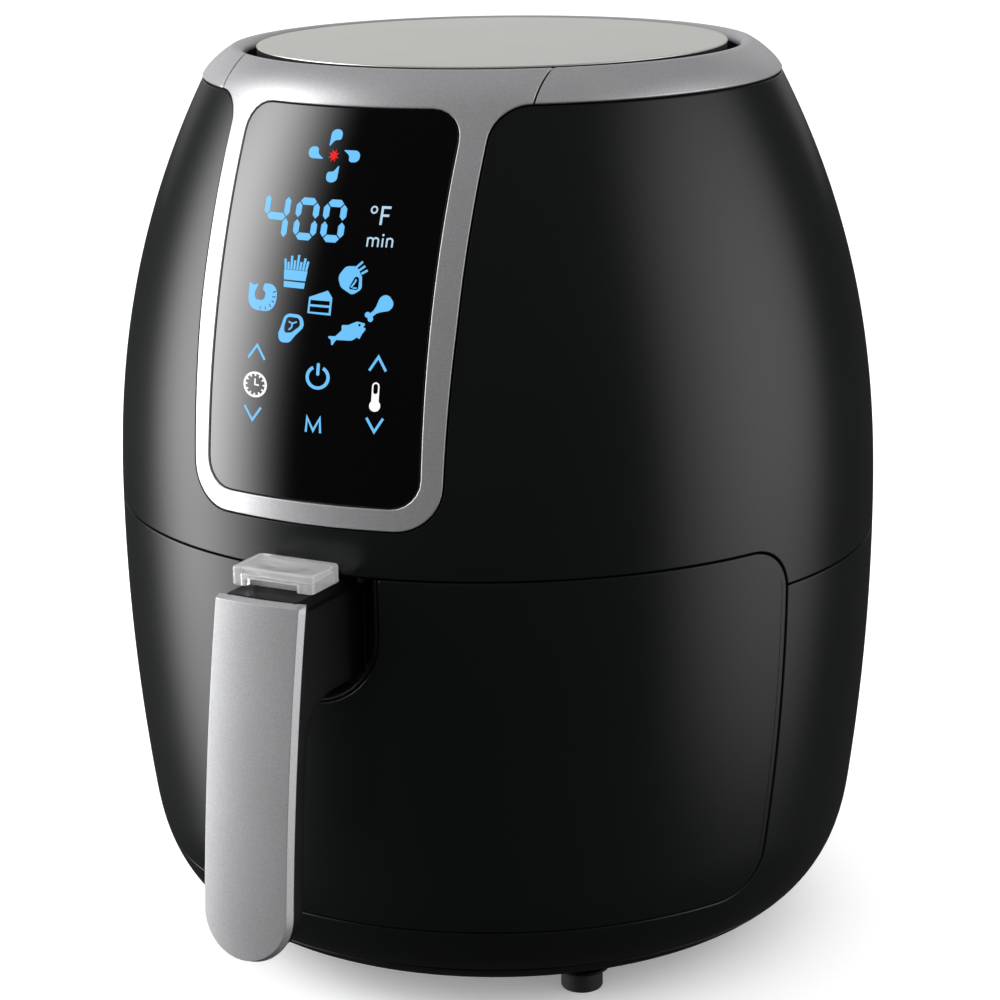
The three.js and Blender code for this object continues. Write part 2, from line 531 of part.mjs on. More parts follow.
function addHandle() {
  const { halfWidth, bottom, top, trim, depth } = HANDLE;
  const trimSide = prismX(handleSide(0, trim, bottom - 2, top), -30, 30);
  const trimFront = prismY(handleOutline(halfWidth + 0.6, bottom, top + 5), -FRONT_REACH, -150, 4);
  part("handle_trim", trimSide.intersect(trimFront), silverPaint);

  const coreHalf = 15.2;
  const gripSide = prismX(handleSide(trim + GAP, depth, bottom - 2, top), -coreHalf, coreHalf);
  const gripFront = prismY(handleOutline(coreHalf, bottom + 1, top + 5), -FRONT_REACH, -120, 4);
  const neckOutline = new THREE.Shape();
  neckOutline.moveTo(handleFaceY(top) + depth - 6, top);
  neckOutline.lineTo(handleFaceY(96) + depth - 4, 96);
  neckOutline.lineTo(handleFaceY(96) + depth, 96);
  neckOutline.quadraticCurveTo(-158, NECK_BOTTOM, -144, NECK_BOTTOM);
  neckOutline.lineTo(-122.3, NECK_BOTTOM);
  neckOutline.lineTo(-122.3, top);
  const neck = prismX(neckOutline, -coreHalf, coreHalf, 4);
  const core = union(gripSide.intersect(gripFront), neck)
    .subtract(box(-9.3, 9.3, -150.3, -137.7, 131, 160))
    .subtract(box(-3.6, 3.6, -150.3, -121, 121.4, 139.4))
    .subtract(box(12.7, 20, -170, -121, 147.4, 160))
    .subtract(box(-20, -12.7, -170, -121, 147.4, 160))
    .subtract(screwHole.translate([-9, 0, 0]))
    .subtract(screwHole.translate([9, 0, 0]));
  part("handle_core", core, blackPlastic);

  const screw = turnedAlongY(
    [[0, -130], [1.7, -130], [1.7, -120.2], [3.4, -120.2], [3.4, -118.9], [0, -118.9]], 8, 0, 140);
  for (const [side, x] of [["left", -9], ["right", 9]]) {
    part(`bracket_screw_${side}`, screw.translate([x, 0, 0]), brightSteel);
  }

  const wedgeSide = new THREE.Shape([[-143.5, 140], [-143.5, 136], [-139.2, 131.7], [-138.4, 131.7],
    [-138.4, 140]].map((p) => new THREE.Vector2(...p)));
  const button = box(-8.8, 8.8, -149.8, -138.2, 139.7, 150.8).add(prismX(wedgeSide, -2.8, 2.8));
  part("release_button", button, blackPlastic);
  for (const [side, x] of [["left", -6.4], ["right", 6.4]]) {
    const coilPoints = [];
    for (let i = 0; i <= 18; i += 1) {
      const angle = (i * Math.PI) / 3;
      coilPoints.push(new THREE.Vector3(1.9 * Math.cos(angle), 1.9 * Math.sin(angle), 131.8 + 0.4 * i));
    }
    const coil = rod(new THREE.CatmullRomCurve3(coilPoints), 0.35, 24, 2);
    part(`button_spring_${side}`, coil.translate([x, -144, 0]), brightSteel);
  }

  // Pressing the button drives the latch forwards, out of the hole in the pocket's back wall.
  const latchSide = new THREE.Shape([[-146, 121.8], [-116.4, 121.8], [-116.4, 125.4], [-136.5, 125.4],
    [-136.5, 128.5], [-144, 136], [-146, 136]].map((p) => new THREE.Vector2(...p)));
  part("latch_slide", prismX(latchSide, -3, 3), whitePlastic);

  const { rear, front } = GUARD;
  const arch = box(-9.5, 9.5, front - 2, front + 2.5, 151, 154.6);
  const dimple = cylinder(26, 0, 20, 28).rotate([0, 90, 0]).translate([-10, (rear + front) / 2, 182.8]);
  const guard = union(
    box(-GUARD.halfWidth, GUARD.halfWidth, front, rear, GUARD.bottom, GUARD.top),
    box(13, GUARD.halfWidth, rear - 9.5, rear, 147.8, 153),
    box(-GUARD.halfWidth, -13, rear - 9.5, rear, 147.8, 153),
  ).subtract(arch).subtract(dimple);
  part("button_guard", guard, clearGuard);
}

addHousing();
addTopAndDisplay();
addChamber();
addPowerUnit();
addDrawer();
addHandle();

// The origin is the middle of the object's footprint, handle included.
const air_fryer = new THREE.Group();
air_fryer.add(assembly);
const box3 = new THREE.Box3().setFromObject(assembly);
assembly.position.set(0, -(box3.min.y + box3.max.y) / 2, FOOT_HEIGHT);

export default air_fryer;
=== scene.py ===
# Looks of a round drawer air fryer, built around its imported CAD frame.
# Shapes are worked out in body coordinates: millimetres, with the body's axis at x = y = 0,
# z = 0 at its flat underside and the front towards -Y. Objects sit at that point, in metres.
import json
import math

import bpy
import numpy as np
from mathutils import Matrix, Vector
from mathutils.geometry import delaunay_2d_cdt


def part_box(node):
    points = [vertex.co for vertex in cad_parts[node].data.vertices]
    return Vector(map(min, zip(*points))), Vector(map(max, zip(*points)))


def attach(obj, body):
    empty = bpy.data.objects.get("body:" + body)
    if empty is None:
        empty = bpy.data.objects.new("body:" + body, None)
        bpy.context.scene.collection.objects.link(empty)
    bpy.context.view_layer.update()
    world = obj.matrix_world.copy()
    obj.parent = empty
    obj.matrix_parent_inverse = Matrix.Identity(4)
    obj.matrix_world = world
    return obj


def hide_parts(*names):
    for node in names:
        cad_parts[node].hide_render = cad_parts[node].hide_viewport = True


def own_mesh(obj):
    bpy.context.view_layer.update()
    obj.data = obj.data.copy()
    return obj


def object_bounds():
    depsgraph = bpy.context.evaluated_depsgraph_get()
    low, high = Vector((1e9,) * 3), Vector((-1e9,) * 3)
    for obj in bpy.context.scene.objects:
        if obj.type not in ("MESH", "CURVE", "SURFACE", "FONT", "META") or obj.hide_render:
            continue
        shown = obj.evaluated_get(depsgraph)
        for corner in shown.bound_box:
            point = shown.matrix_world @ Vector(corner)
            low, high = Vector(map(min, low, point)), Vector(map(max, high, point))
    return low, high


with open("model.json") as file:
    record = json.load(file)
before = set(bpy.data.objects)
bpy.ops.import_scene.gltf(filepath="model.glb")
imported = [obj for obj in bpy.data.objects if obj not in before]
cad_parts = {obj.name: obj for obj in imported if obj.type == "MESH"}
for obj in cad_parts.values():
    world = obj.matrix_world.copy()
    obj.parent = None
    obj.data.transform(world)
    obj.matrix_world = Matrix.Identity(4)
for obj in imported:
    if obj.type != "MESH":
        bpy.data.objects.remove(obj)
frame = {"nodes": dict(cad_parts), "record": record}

cad_low, cad_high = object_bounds()

MM = 0.001
BASE_BOSS = 0.6  # the foot bosses stand this far below the flat underside
cover_low, cover_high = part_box("top_cover")
ORIGIN = Vector((0, (cover_low.y + cover_high.y) / 2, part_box("base_cover")[0].z + BASE_BOSS * MM))
X, Y, Z = Vector((1, 0, 0)), Vector((0, 1, 0)), Vector((0, 0, 1))


def span(node):
    """Lowest and highest corner of a CAD node, in body coordinates."""
    low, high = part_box(node)
    return (low - ORIGIN) / MM, (high - ORIGIN) / MM


# ---- Outer form of the body ----
WAIST_RADIUS = span("upper_housing")[1].x
WAIST_Z = 146.5
RING_Z = 298.0
LIP_Z = 307.7  # above this the top ring rolls over into its bore
LIP_ROUND = 3.2
BASE_HEIGHT, BASE_ROUND = 45.5, 35.8
CROWN_HEIGHT, CROWN_ROUND = 11.9, 10.2
TOP_TAPER, LOW_TAPER = 34.1, 6.6e-4
GIRTH = 115.0  # mm of outline per radian round the body
HALF_TURN = math.pi * GIRTH
SEAM = 0.25  # half of an open seam


def clamp(value):
    return min(max(value, 0.0), 1.0)


def body_radius(z):
    """Radius of the outline, fitted to the photo: it narrows up and down from its waist."""
    above = max(z - WAIST_Z, 0) / (RING_Z - WAIST_Z)
    below = max(WAIST_Z - z, 0)
    base = clamp(1 - z / BASE_HEIGHT)
    crown = clamp((z - RING_Z) / CROWN_HEIGHT)
    taper = TOP_TAPER * above**2.3 + LOW_TAPER * below**2
    base_round = BASE_ROUND * (1 - (1 - base**2.5) ** 0.4)
    crown_round = CROWN_ROUND * (1 - math.sqrt(1 - crown**2))
    return WAIST_RADIUS - taper - base_round - crown_round


def wall_slope(z):
    return (body_radius(z + 0.01) - body_radius(z - 0.01)) / 0.02


LIP_TILT = math.atan(-wall_slope(LIP_Z))
LIP_CENTRE_R = body_radius(LIP_Z) - LIP_ROUND * math.cos(LIP_TILT)
LIP_CENTRE_Z = LIP_Z - LIP_ROUND * math.sin(LIP_TILT)
BORE_DEPTH = 0.5
RING_END = LIP_Z + (math.pi - LIP_TILT) * LIP_ROUND + BORE_DEPTH


def profile(w):
    """Radius, height and outward normal of the body at height w, or past LIP_Z along its lip."""
    if w <= LIP_Z:
        slope = wall_slope(w)
        length = math.hypot(1, slope)
        return body_radius(w), w, 1 / length, -slope / length
    turn = LIP_TILT + (w - LIP_Z) / LIP_ROUND
    if turn < math.pi:
        cos, sin = math.cos(turn), math.sin(turn)
        return LIP_CENTRE_R + LIP_ROUND * cos, LIP_CENTRE_Z + LIP_ROUND * sin, cos, sin
    return LIP_CENTRE_R - LIP_ROUND, LIP_CENTRE_Z - (turn - math.pi) * LIP_ROUND, -1, 0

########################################

> [Problem details]
What do the lines above say from the one containing "imported = [obj" down to the one containing "obj.matrix_world = Matrix.Identity(4)"? Return them exactly, both end lines included, and only them.

> [Written response]
imported = [obj for obj in bpy.data.objects if obj not in before]
cad_parts = {obj.name: obj for obj in imported if obj.type == "MESH"}
for obj in cad_parts.values():
    world = obj.matrix_world.copy()
    obj.parent = None
    obj.data.transform(world)
    obj.matrix_world = Matrix.Identity(4)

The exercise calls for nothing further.